1. There are an awful lot of people in the CPD who apparently do nothing.
2. Many teachers, usually seasoned, approach professional development with a mind so closed it's virtually hermetically sealed (and every teacher reading this knows EXACTLY what I'm talking about).
3. Most administrators wouldn't know how to use these perople effectively if they came with an instruction manual.

When I say "trim the fat," I'm not talking about the two people responsible for professional development in for every ELA teacher in one of the nation's largest district.
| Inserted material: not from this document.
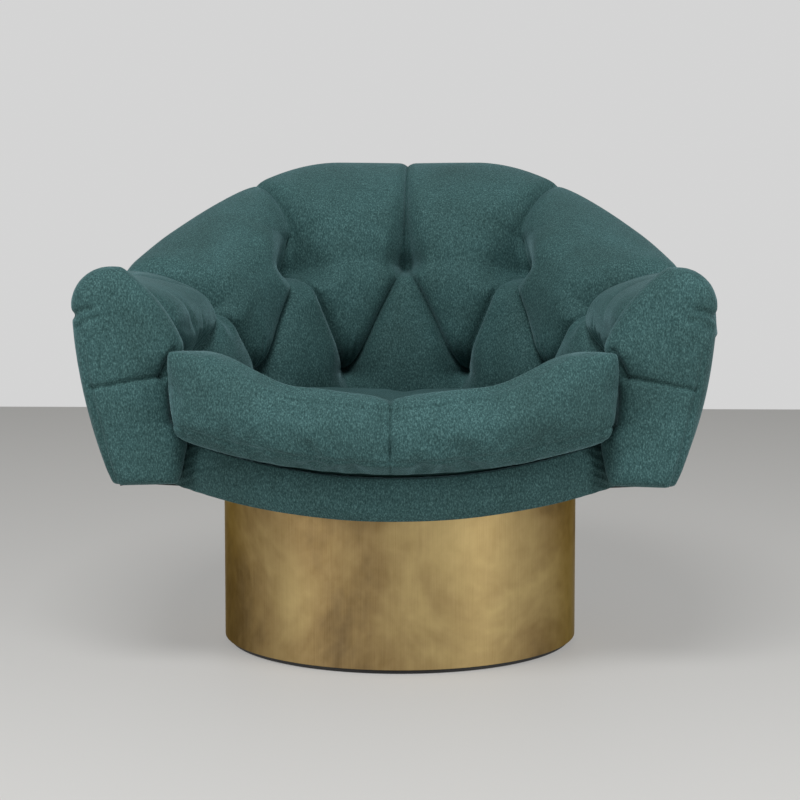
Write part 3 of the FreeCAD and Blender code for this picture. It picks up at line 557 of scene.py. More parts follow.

I'm talking about the highly paid administrator in charge of just those two; the other teacher on special assignment in charge of researching best practices for them; their secretary; their administrator's secretary; the full time committee in charge of discussing the various subject areas; the administrator in charge of that committee; the dozen or so people in charge of the district's various activities (chess club, etc.), security guards, the special multicultural library (just in case a teacher's school doesn't have the particular multicultural children's book that they want) along with a librarian and two aides to staff it (since every school in the district already has a library).

What laypeople don't realize is that, in an effort to respond to politicians and parents over the years, the schools have become inundated with regulations, rules, guidelines, laws, and who knows what else -- some of which are very noble in purpose. And a disproportionate amount of time and money is then taken up following these rules, and that's what's really going on in classrooms, Ed Sheds, and offices; it's not teaching, it's paperwork.